Type again, exactly, the lines below from the start through the line that includes "SHOULDER_HEIGHT, CHIP_HEIGHT = 38.0, 42.6".

§ **INFORMATION PROVIDED**:
= = = =
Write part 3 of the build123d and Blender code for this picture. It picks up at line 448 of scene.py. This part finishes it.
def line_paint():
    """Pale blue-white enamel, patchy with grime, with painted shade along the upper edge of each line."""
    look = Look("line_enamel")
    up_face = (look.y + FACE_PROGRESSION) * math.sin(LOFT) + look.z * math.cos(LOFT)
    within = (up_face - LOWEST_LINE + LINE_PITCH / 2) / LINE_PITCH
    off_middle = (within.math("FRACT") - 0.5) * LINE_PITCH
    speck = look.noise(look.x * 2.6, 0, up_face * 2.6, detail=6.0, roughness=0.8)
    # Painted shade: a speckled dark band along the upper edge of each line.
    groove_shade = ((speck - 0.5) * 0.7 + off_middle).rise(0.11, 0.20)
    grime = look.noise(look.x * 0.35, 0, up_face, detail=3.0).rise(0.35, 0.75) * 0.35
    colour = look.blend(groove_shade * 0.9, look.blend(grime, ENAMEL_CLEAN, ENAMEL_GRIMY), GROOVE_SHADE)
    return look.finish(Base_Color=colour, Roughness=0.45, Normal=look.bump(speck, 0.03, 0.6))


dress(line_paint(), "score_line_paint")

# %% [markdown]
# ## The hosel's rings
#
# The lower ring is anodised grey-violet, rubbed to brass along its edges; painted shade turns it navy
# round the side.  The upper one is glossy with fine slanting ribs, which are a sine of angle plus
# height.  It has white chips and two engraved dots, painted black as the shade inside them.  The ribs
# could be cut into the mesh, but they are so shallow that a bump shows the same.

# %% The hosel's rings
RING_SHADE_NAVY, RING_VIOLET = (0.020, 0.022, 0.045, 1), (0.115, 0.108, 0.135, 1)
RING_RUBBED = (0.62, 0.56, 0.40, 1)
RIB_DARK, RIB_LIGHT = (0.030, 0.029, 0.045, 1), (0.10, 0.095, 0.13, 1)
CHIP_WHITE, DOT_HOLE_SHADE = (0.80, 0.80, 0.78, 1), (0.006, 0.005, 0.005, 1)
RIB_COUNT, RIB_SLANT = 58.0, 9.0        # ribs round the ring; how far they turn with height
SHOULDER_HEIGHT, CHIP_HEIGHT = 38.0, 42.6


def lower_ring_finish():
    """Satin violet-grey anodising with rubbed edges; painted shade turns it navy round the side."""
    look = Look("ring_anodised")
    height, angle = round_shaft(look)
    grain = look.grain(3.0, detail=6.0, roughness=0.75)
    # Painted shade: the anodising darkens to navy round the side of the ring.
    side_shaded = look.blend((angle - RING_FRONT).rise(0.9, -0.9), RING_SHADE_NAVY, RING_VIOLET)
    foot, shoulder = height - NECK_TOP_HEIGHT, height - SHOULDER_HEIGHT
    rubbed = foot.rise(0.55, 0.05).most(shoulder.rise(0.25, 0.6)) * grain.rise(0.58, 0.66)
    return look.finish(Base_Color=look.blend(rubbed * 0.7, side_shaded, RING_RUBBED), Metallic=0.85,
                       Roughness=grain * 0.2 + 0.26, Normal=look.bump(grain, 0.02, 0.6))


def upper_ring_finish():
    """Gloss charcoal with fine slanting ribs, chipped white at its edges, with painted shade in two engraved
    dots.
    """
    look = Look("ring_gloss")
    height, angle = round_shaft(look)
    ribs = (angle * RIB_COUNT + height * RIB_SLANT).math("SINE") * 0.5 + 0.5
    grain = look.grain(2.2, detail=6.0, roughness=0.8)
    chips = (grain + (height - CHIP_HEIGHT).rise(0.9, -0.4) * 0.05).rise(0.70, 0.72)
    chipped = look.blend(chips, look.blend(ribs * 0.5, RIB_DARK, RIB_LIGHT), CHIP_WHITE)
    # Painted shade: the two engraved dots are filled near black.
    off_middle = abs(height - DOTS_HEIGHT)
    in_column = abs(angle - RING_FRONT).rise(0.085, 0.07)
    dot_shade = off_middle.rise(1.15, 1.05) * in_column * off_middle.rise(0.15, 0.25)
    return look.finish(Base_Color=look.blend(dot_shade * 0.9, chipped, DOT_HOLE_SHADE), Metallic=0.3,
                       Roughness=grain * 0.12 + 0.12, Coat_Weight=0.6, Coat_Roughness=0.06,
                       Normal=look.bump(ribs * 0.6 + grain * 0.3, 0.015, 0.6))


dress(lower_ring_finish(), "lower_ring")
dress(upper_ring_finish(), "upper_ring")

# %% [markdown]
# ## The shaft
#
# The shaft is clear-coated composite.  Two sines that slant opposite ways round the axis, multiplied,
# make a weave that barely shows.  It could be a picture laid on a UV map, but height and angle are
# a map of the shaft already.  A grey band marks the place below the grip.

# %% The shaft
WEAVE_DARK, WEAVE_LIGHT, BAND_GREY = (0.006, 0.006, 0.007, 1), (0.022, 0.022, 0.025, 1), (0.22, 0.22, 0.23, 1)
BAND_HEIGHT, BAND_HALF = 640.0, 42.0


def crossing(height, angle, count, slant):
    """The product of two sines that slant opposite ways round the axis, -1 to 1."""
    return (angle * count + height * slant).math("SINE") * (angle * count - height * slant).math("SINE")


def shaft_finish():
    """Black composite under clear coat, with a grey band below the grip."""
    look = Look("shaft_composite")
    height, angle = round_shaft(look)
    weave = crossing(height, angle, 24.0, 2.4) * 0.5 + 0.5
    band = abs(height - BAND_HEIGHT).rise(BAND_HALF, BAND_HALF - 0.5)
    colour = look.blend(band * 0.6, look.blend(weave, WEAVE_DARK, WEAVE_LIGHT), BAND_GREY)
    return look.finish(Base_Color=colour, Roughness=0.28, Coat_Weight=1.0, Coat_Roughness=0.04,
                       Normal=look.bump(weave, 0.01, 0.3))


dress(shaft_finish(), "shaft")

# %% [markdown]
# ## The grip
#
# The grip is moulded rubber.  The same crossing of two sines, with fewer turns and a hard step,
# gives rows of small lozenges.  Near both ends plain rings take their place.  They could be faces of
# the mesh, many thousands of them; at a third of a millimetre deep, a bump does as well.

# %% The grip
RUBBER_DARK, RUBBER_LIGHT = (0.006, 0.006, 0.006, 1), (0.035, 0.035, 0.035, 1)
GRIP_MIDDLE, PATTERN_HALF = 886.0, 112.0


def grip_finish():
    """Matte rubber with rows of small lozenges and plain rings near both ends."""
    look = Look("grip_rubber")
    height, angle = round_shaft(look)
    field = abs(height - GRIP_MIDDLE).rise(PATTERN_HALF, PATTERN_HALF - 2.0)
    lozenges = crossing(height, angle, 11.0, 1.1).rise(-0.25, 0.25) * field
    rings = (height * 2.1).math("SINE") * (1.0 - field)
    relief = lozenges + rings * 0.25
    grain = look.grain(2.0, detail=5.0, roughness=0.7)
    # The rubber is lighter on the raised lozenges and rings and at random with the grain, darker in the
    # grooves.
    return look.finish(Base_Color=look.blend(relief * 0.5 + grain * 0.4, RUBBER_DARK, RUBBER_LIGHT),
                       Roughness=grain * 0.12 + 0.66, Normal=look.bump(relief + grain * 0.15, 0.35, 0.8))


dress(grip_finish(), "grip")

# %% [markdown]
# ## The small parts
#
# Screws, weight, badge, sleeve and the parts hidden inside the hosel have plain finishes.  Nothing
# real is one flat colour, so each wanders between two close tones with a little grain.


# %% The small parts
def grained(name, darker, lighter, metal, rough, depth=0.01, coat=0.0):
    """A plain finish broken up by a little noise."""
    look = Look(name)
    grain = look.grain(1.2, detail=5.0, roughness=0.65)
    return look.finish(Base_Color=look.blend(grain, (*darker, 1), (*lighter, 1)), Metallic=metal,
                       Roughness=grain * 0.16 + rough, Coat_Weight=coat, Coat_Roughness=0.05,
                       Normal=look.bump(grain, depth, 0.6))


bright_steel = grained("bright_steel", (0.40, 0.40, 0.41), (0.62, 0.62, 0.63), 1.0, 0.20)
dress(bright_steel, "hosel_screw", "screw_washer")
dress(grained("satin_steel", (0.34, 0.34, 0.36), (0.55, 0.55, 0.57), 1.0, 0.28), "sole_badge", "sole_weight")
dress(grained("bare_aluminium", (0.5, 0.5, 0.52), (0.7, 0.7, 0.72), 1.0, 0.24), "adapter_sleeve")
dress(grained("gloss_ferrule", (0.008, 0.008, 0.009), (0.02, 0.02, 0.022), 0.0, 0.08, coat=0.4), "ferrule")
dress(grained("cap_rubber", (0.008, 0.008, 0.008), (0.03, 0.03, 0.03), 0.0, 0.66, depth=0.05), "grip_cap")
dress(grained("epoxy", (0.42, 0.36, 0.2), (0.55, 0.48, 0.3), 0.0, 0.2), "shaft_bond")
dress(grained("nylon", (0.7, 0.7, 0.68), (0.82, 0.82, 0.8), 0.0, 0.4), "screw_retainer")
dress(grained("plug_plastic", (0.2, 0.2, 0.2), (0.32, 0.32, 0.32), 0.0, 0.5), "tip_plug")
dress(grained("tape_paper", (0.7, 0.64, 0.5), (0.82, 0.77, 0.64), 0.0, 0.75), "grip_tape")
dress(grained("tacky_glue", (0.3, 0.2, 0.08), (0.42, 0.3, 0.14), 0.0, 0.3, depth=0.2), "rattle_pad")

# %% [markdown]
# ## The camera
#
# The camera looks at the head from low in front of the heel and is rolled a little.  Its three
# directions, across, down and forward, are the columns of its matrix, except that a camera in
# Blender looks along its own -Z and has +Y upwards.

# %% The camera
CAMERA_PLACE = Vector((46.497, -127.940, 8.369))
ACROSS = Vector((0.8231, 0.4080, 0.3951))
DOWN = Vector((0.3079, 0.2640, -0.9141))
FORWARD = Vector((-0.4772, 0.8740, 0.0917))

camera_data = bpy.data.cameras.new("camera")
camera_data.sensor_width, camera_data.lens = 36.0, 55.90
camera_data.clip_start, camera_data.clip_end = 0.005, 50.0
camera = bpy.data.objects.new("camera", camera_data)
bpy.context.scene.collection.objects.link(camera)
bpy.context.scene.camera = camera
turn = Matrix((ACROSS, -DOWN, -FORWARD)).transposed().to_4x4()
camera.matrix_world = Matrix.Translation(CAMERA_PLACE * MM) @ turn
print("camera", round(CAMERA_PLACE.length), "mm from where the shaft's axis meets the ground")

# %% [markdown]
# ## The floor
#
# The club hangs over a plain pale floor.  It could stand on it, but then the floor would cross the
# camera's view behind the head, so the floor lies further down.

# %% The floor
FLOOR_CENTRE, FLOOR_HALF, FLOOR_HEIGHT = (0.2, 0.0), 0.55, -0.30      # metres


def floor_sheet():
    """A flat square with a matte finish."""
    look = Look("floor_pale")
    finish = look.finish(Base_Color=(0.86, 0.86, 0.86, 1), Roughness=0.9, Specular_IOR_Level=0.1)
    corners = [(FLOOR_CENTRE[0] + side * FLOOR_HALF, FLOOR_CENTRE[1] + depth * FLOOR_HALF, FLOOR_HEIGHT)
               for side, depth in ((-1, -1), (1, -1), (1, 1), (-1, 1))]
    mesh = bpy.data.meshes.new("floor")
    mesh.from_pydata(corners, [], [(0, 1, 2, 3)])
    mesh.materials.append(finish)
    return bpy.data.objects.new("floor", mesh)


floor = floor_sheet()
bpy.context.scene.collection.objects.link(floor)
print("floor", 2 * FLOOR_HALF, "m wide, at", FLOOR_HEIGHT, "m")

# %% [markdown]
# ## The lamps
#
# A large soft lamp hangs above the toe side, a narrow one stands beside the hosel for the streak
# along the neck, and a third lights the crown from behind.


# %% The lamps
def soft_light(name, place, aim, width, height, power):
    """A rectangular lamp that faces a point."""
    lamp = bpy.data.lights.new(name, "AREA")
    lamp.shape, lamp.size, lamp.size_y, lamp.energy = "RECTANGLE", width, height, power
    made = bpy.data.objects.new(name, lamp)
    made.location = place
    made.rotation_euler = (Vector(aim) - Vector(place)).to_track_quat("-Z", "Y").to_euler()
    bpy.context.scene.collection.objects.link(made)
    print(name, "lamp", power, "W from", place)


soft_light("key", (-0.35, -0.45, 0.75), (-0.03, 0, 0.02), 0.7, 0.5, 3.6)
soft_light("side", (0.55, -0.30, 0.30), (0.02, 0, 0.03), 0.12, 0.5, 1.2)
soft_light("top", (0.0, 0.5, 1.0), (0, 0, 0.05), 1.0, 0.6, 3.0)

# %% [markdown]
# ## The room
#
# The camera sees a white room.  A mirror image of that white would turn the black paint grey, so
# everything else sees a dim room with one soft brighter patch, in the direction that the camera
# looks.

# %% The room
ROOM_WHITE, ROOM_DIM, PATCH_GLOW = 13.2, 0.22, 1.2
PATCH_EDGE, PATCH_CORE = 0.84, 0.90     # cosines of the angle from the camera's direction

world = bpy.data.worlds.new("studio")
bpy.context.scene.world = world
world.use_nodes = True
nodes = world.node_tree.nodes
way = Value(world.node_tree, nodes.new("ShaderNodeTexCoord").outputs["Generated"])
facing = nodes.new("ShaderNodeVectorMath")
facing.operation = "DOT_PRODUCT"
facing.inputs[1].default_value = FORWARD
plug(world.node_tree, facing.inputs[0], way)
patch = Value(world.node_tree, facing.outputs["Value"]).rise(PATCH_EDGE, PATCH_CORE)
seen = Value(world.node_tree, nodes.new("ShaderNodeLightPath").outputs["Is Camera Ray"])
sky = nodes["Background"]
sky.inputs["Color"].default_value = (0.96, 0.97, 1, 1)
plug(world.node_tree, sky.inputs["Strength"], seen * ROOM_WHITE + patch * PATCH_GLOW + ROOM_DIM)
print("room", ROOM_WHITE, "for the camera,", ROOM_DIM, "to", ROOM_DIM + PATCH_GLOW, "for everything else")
= = = =
§ **SOLUTION TO THIS PROBLEM**:
Write part 3 of the build123d and Blender code for this picture. It picks up at line 448 of scene.py. This part finishes it.
def line_paint():
    """Pale blue-white enamel, patchy with grime, with painted shade along the upper edge of each line."""
    look = Look("line_enamel")
    up_face = (look.y + FACE_PROGRESSION) * math.sin(LOFT) + look.z * math.cos(LOFT)
    within = (up_face - LOWEST_LINE + LINE_PITCH / 2) / LINE_PITCH
    off_middle = (within.math("FRACT") - 0.5) * LINE_PITCH
    speck = look.noise(look.x * 2.6, 0, up_face * 2.6, detail=6.0, roughness=0.8)
    # Painted shade: a speckled dark band along the upper edge of each line.
    groove_shade = ((speck - 0.5) * 0.7 + off_middle).rise(0.11, 0.20)
    grime = look.noise(look.x * 0.35, 0, up_face, detail=3.0).rise(0.35, 0.75) * 0.35
    colour = look.blend(groove_shade * 0.9, look.blend(grime, ENAMEL_CLEAN, ENAMEL_GRIMY), GROOVE_SHADE)
    return look.finish(Base_Color=colour, Roughness=0.45, Normal=look.bump(speck, 0.03, 0.6))


dress(line_paint(), "score_line_paint")

# %% [markdown]
# ## The hosel's rings
#
# The lower ring is anodised grey-violet, rubbed to brass along its edges; painted shade turns it navy
# round the side.  The upper one is glossy with fine slanting ribs, which are a sine of angle plus
# height.  It has white chips and two engraved dots, painted black as the shade inside them.  The ribs
# could be cut into the mesh, but they are so shallow that a bump shows the same.

# %% The hosel's rings
RING_SHADE_NAVY, RING_VIOLET = (0.020, 0.022, 0.045, 1), (0.115, 0.108, 0.135, 1)
RING_RUBBED = (0.62, 0.56, 0.40, 1)
RIB_DARK, RIB_LIGHT = (0.030, 0.029, 0.045, 1), (0.10, 0.095, 0.13, 1)
CHIP_WHITE, DOT_HOLE_SHADE = (0.80, 0.80, 0.78, 1), (0.006, 0.005, 0.005, 1)
RIB_COUNT, RIB_SLANT = 58.0, 9.0        # ribs round the ring; how far they turn with height
SHOULDER_HEIGHT, CHIP_HEIGHT = 38.0, 42.6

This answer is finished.